Currently, we have no way to "invoke" an instruction from another instruction. This is especially important when an instruction uses a permutation, since we cannot just duplicate the called instruction's code in the calling instruction.

To solve this, the following syntax is proposed (the memory example is bad, because the memory machine can probably not be implemented like that, but also see the binary example below):

instr madd X, Y -> Z: mop, WVAL <== wrap(RVAL1 + RVAL2) {
    RADDR1 = X,
    RADDR2 = Y,
    WADDR = Z,
}

instr mop {
    { RADDR1, RADDR2, WADDR, STEP, RVAL1, RVAL2, WVAL } is 1 { m_raddr1, m_raddr2, m_waddr, m_step, m_rval1, m_rval1, m_wval }
}

Here, the madd instruction calls both the mop and the wrap instruction. In doing this, we can read two values from memory, add them (including wrapping the result) and write the result to memory again in the same step. This allows us to even use the same memory address for the written value since the memory machine knows that in one step, the write always comes last.

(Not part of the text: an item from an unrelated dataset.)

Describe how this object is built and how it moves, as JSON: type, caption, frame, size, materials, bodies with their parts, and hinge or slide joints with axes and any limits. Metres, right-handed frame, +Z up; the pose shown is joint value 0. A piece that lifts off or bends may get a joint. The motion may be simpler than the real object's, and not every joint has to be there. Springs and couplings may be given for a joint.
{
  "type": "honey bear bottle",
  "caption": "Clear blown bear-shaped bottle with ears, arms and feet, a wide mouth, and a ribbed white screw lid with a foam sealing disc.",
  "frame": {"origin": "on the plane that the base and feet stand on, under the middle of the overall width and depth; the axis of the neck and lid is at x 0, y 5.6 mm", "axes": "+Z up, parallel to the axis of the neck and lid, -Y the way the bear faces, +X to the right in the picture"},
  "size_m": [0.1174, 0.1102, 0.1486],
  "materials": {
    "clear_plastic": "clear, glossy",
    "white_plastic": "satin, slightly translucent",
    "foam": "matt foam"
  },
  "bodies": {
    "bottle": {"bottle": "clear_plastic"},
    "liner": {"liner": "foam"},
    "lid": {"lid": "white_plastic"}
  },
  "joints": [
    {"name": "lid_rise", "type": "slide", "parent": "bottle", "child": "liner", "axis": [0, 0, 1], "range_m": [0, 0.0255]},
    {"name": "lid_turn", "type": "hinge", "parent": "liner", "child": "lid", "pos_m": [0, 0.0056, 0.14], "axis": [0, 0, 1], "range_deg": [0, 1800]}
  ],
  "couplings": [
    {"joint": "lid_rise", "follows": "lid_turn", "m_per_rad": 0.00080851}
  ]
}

Since the mop instruction does not have parameters, it is invoked as is. The wrap instruction has parameter and thus also needs two additional assignment registers different from X, Y and Z. In assembly-to-pil conversion, whenever we set the flag for madd, we also set the flags for map and wrap (note that this could create problems with the "else" condition in the register update constraint).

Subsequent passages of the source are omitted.